OH. Insurance for me wasn’t much more than what I was already paying, but registration in my state tacks on another $200 dollars a year, presumably since having an EV you’re not paying into the gas tax. Some states don’t have EV fees, some do. So might want to check that. My co-worker just found out about that and wasn’t happy lol.
I love mine. Hyundai Ioniq 5.
2 years so far and it’s been great. Wouldn’t ever go back to gas. I don’t even have a charger at home, but there is charging at work. I only need to charge it like 2 shifts per week, maybe 3 if I did a lot of driving, so it’s not hard to keep it topped off just from work. Every once in a while the work parking lot is so damn full every single day that I can’t charge there all week… So I have to suffer the inconvenience of… Going to a gas station and using their fast charger. Ugh.
Road trips take a bit more planning but I don’t go on many road trips anyway. One per year, at most.
Weekend mountain trips and camping/skiing is great, though.
We’ve had three EVs for a few years now and they been great, had four in total and replaced the first one a bit over a year ago as its lease expired, so no regrets.
Lengthy road trips aren’t a problem if you plan out your route in advance I get not everyone wants to do this so if this you then wait till there are more charging stations for your region. We plan stops based on charging stations that have a lot of high speed chargers (over 100kw) so we are never waiting more than 20 minutes and never waiting for a charger. It is faster to charge twice to around 80% on one of these than it is to charge to 100% once due to how much charging slows down as the battery nears completion. I would not even consider a car that does not have a 800v architecture due to the slower charging speeds if you plan on road trips.
We have done 1200 mile round trips, probably small fry for Americans but a lot for us, especially as we towing for all that. Its achievable with planning in most western countries. I want to stop at most every three hours as I want to use the loo, are people who are driving 6 more hours non stop peeing in a bottle or something?
Cost per mile is stupidly low as we charge at home when not on trips over 280 miles, 8p per kwh, with a monthly cost between the three cars of £40 for around 2000 miles a month (more in summer, about that in winter). Good luck doing 2000 miles on £40 for an ICE car. Charging when out is more expensive the faster you want to charge, ultra rapids work out about the same per mile as high economy petrol ICE, rapids or lower a bit cheaper but nothing significant. Its only going to be cheaper if you can charge at home and your energy provider has a suitable EV tariff as we do.
Absolutely zero chance I would buy an EV right now as depreciation is already horrendous and the rate of change for EVs is rapid unless you know the car will meet your log term needs and those will not change. We lease so that all the cost of the risk is with the leasing company and we know we want the improvements.

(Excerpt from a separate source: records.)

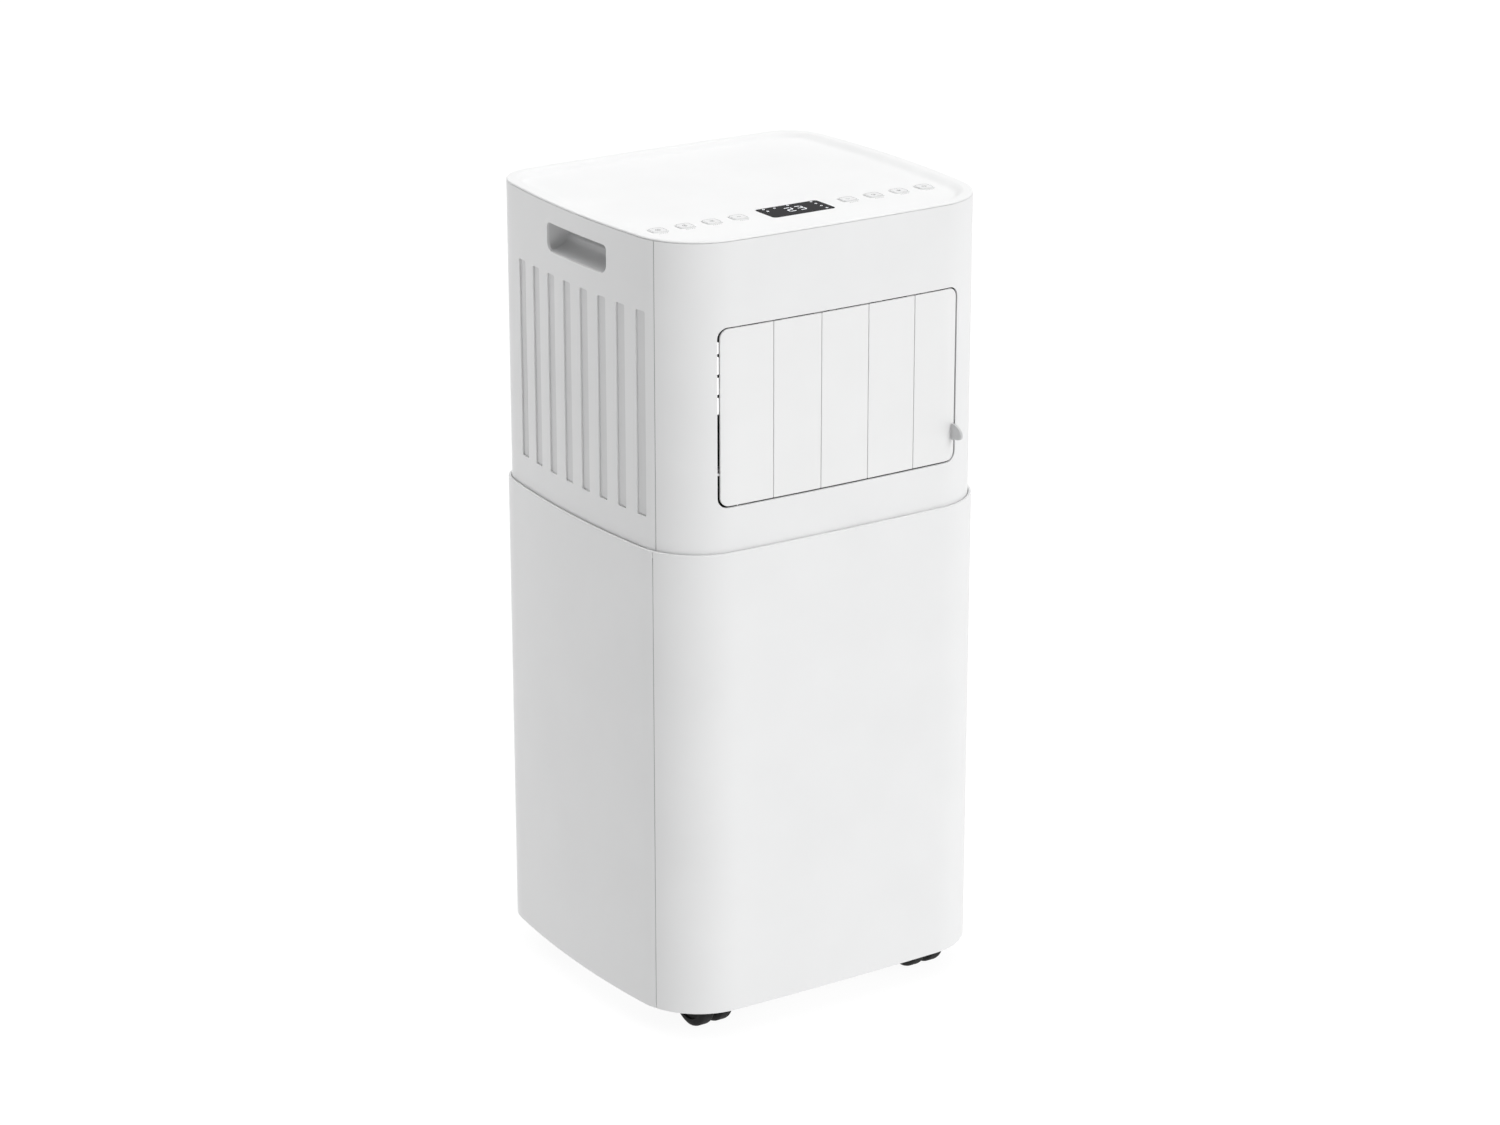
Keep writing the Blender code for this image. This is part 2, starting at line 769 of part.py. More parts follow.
def louvre_link():
    """The bar that joins the five cranks, so that one blade turns them all."""
    pins = [(pivot(i)[0] + CRANK_X, pivot(i)[1] + CRANK_Y) for i in range(BLADES)]
    low = CRANK_Z + CRANK_THICK + GAP
    high = low + CRANK_THICK
    ends = [(pins[0][0] - LINK_END, pins[0][1])]
    ends += pins[1:-1]
    ends.append((pins[-1][0] + LINK_END, pins[-1][1]))
    bar = [(x, y - LINK_HALF_WIDTH) for x, y in ends]
    bar += [(x, y + LINK_HALF_WIDTH) for x, y in reversed(ends)]
    link = prism("louvre_link", bar, "Z", low, high, "white_louvre", (*pins[-1], low))
    for i, at in enumerate(pins):
        hole = [(low - 3, LINK_HOLE), (high + 3, LINK_HOLE)]
        cut(link, turned(f"link_hole_{i}", hole, "Z", at, "white_louvre", 8))


def louvre_tab():
    """The finger tab on the last blade: flat below, a quarter ellipse above."""
    root = blade_front(TAB_X) - 0.3
    reach = REACH + root
    shoulder = TAB_BOTTOM + 1.0
    rise = TAB_TOP - shoulder
    outline = [(root, TAB_BOTTOM), (root - reach, TAB_BOTTOM)]
    for i in range(TAB_STEPS + 1):
        angle = math.pi / 2 * i / TAB_STEPS
        outline.append((root - reach * math.cos(angle), shoulder + rise * math.sin(angle)))
    ends = (TAB_X - TAB_THICK / 2, TAB_X + TAB_THICK / 2)
    x, y = pivot(BLADES - 1)
    prism("louvre_tab", outline, "X", *ends, "grey_tab", (x, y, TAB_BOTTOM))


def outlet_frame():
    """The duct mouth behind the front panel, which holds the blades' pivots above and below."""
    stations = 14
    span = [FRAME_HALF_WIDTH * (2 * i / stations - 1) for i in range(stations + 1)]
    flat_end = FRONT_TURN[0].x
    flat_inset = WALL + GAP
    corner_inset = WALL + INNER_FIT + GAP
    outline = [(x, front_y(x, flat_inset if abs(x) < flat_end else corner_inset)) for x in span]
    outline += [(FRAME_HALF_WIDTH, FRAME_BACK_Y), (-FRAME_HALF_WIDTH, FRAME_BACK_Y)]
    low = OUTLET_BOTTOM + 0.5
    high = OUTLET_TOP - 0.5
    frame = prism("outlet_frame", outline, "Z", low - FRAME_WALL, high + FRAME_WALL, "duct_plastic")
    mouth_low = (-DUCT_HALF_WIDTH, -HALF_DEPTH - THROUGH, low)
    mouth_high = (DUCT_HALF_WIDTH, FRAME_BACK_Y + THROUGH, high)
    cut(frame, box("outlet_duct", mouth_low, mouth_high, "duct_plastic"))
    for i in range(BLADES):
        hole = [(low - PIVOT_LENGTH, PIVOT_HOLE), (high + PIVOT_LENGTH, PIVOT_HOLE)]
        cut(frame, turned(f"pivot_hole_{i}", hole, "Z", pivot(i), "duct_plastic", 10))


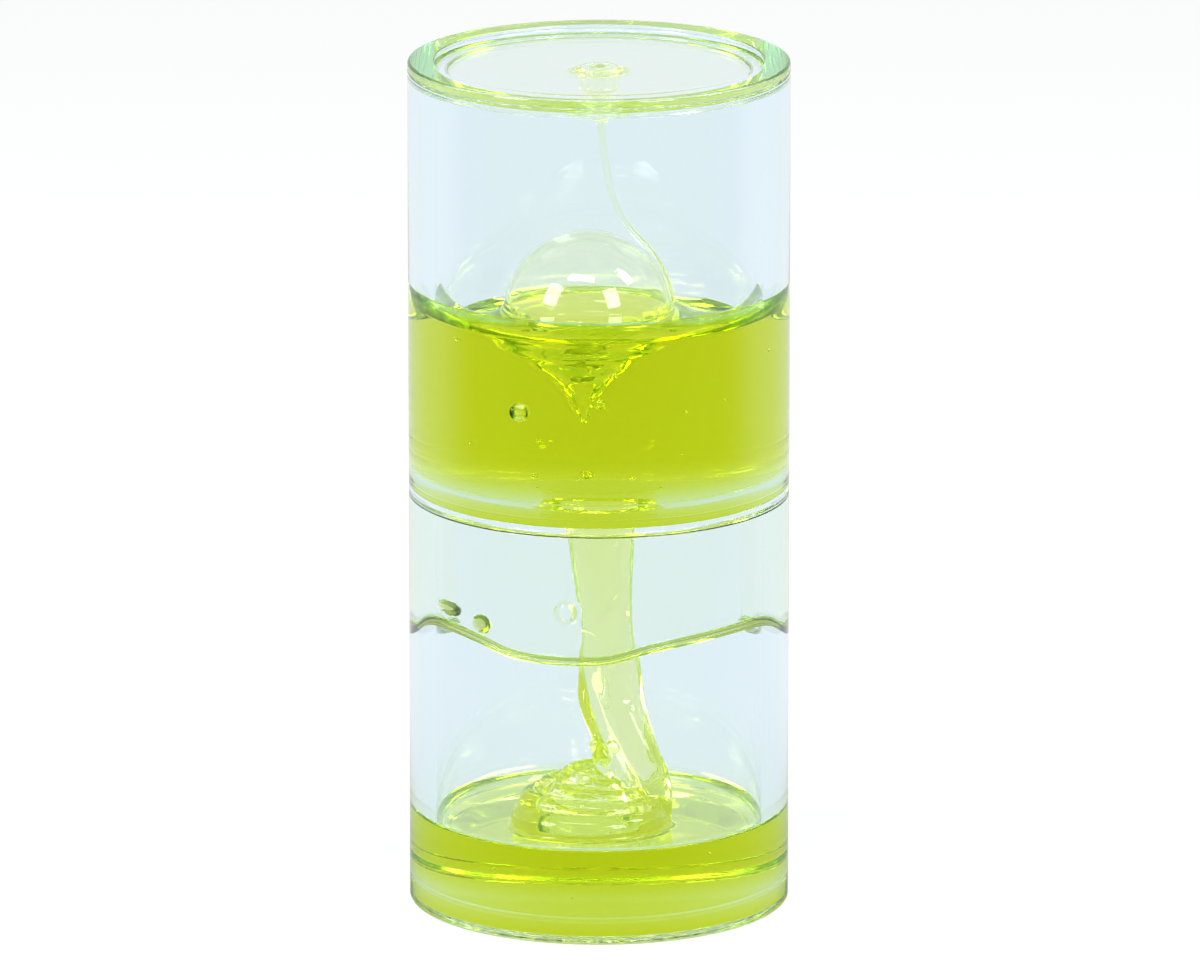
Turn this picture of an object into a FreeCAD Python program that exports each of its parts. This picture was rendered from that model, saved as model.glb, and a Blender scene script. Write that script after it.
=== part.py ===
"""Liquid motion timer: two clear chambers in line, parted by a holed divider, with a charge of
lime gel that is halfway through its run from the upper chamber to the lower one.

Millimetres, +Z up. The origin is the centre of the base, and the photographed side faces -Y.
"""
import FreeCAD, Part

import math
import os

import Sketcher

Vector = FreeCAD.Vector

SIZES = (
    ("outer_diameter", 66.0, "across the tubes and caps"),
    ("overall_height", 149.0, "rim to rim"),
    ("wall_thickness", 4.6, "tube wall"),
    ("end_rounding", 0.6, "outer edge of both rims"),
    ("seam_chamfer", 0.15, "edge break on both sides of a cemented seam"),
    ("cap_flange", 1.5, "cap flange that lies on the tube's end"),
    ("cap_recess", 1.2, "dish in the cap's outer face"),
    ("cap_plate", 1.4, "web of the cap"),
    ("dish_rounding", 0.7, "foot of the dish"),
    ("divider_flange", 2.0, "divider rim between the two tubes"),
    ("divider_plate", 3.0, "web of the divider"),
    ("spigot_rise", 1.2, "ring that stands past the web, into the bore"),
    ("spigot_width", 2.1, "wall of that ring"),
    ("spigot_gap", 0.05, "cement gap between the ring and the bore"),
    ("spigot_chamfer", 0.3, "lead-in on the ring"),
    ("hole_diameter", 13.0, "flow hole in the divider"),
    ("hole_rounding", 1.2, "both mouths of the flow hole"),
    ("boss_diameter", 6.0, "filling boss inside the top cap"),
    ("boss_length", 4.4, "boss below the web"),
    ("boss_fillet", 0.6, "root of the boss"),
    ("plug_diameter", 4.1, "shank of the filling plug"),
    ("plug_gap", 0.04, "between plug and boss"),
    ("plug_head", 6.4, "head of the filling plug"),
    ("plug_head_depth", 0.6, "head, sunk flush in the dish"),
    ("plug_overhang", 0.9, "shank past the end of the boss"),
    ("plug_chamfer", 0.25, "end of the shank"),
    ("gel_gap", 0.3, "between curved gel and the wall beside it"),
    ("upper_depth", 28.5, "gel above the divider's web"),
    ("upper_meniscus", 4.6, "climb of the upper gel up the wall"),
    ("upper_meniscus_width", 4.8, "reach of that climb"),
    ("lower_depth", 12.8, "gel above the lower cap's web"),
    ("lower_meniscus", 0.8, "climb of the lower gel up the wall"),
    ("lower_meniscus_width", 1.6, "reach of that climb"),
    ("bubble_diameter", 28.8, "dome of the big bubble, outside"),
    ("bubble_film", 0.6, "gel skin of the dome"),
    ("bubble_offset", 2.0, "bubble's axis left of the timer's"),
    ("bubble_skirt", 1.0, "foot of the dome, where the skin thickens"),
    ("bowl_depth", 10.5, "hollow under the bubble, to its shoulder"),
    ("bowl_neck", 6.0, "across that shoulder"),
    ("bowl_radius", 15.5, "curve of the hollow's side"),
    ("tail_depth", 7.0, "tail below the shoulder, to its tip"),
    ("tail_radius", 9.0, "curve of the tail's side"),
    ("tail_tip", 0.6, "blunt end of the tail"),
    ("film_thickness", 0.8, "gel left under the top cap"),
    ("drip_skin", 0.5, "gel round the filling boss"),
    ("drip_root", 3.2, "reach and climb of the gel's fillet round the boss"),
    ("drip_length", 2.6, "gel under the plug"),
    ("thread_top", 2.2, "thread where it leaves the drip"),
    ("thread_middle", 1.2, "thread halfway down"),
    ("thread_foot", 0.9, "thread where it meets the dome"),
    ("stream_width", 10.6, "stream, as the photographed side shows it"),
    ("stream_depth", 8.4, "stream from front to back"),
    ("fold_rope", 6.4, "folded gel at the end of the pile"),
    ("fold_radius", 9.4, "lowest fold of the pile"),
    ("fold_rise", 2.9, "from one fold to the next"),
    ("fold_left", 0.8, "pile's centre left of the axis"),
    ("fold_front", 8.6, "pile's centre in front of the axis"),
    ("foot_rise", 7.7, "stream's end above the lower gel"),
    ("foot_right", 7.2, "stream's end right of the axis"),
    ("foot_width", 9.6, "stream's end, across"),
    ("foot_depth", 7.4, "stream's end, front to back"),
    ("mound_height", 6.0, "gel heaped up within the folds"),
    ("curtain_length", 22.25, "gel sheet on the lower wall, below the divider's ring"),
    ("curtain_film", 0.6, "thickness of that sheet"),
    ("curtain_bead", 1.5, "bead along its lower edge"),
    ("drop_width", 5.0, "gel drops on the sheet, across"),
    ("drop_height", 3.2, "those drops, up the wall"),
    ("drop_stand", 1.1, "how far they stand off the sheet"),
)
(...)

Edit: Plug in hybrids are fucking useless BTW, you are either doing a ton of miles and using the ICE all the time, or you are using the battery all the time and very rarely the ICE. It means carrying around both a full EV setup and a full ICE setup, so you have more than twice the complexity of either and more weight than an actual pure EV with the same battery that impacts both EV and ICE economy. Plus recent studies have shown that hybrids are far harder on the ICE part than a pure ICE, which is fucking awful for long term ownership.
They were only ever meant as a stop gap until battery prices dropped, which they have and its now possible to get EVs with over 400 miles of ACTUAL range not just promised range.
are people who are driving 6 more hours non stop peeing in a bottle or something?
They are stopping every 3 hours for gas, but they have a “when the pump stops better be in the car” rule. Generally two drivers, one goes in, pees, and returns to watch the pump so the second can go in and pee. If you are young and fast is possible for two people to pee in the time it takes to fill your tank with gas. (males typically take half as much time as females)
Every 3 hours?
New gas engines can drive for up to at least 8 hours depending on ascent and load without feuling up again. Theyve been getting really good at economizing. Just stop to go pee, stretch legs, take a nap.
they compensate for better economy with smaller tanks in the cars I’ve seen. Though I’ll admit to not knowing all tanks.
For health and safety reasons you should stop, stretch your legs, and take a nap. Unfortunately I know far too many people who are not doing that. Normally they get by with it, but there are many many road deaths every year because of things people normally get by with.
Seven hours is about my limit without stopping to piss. My work vehicle, which I make the vast majority of my long trips in, gets 500 miles to the tank so it’s not the limiting factor. I was reading higher up that some people fill up their car when it gets to half full? Wtf? I’ll start looking for a good place for gas when it’s 50 miles to empty.
I own 2 Teslas and an electric lawnmower since 2018 and I live in the Arctic Chicago area. No regrets besides Elon turning out to be a shitlord.
I’m in New England and have had a Tesla for 3 years now. Two years ago we drove it down to South Carolina & back. No issues at all thanks to their supercharger network.
I am exactly you except I live in the south.
Enjoy the nice weather then, unless you’re so far south your life is at risk… In which case please don’t store your lithium batteries where you store your standing water.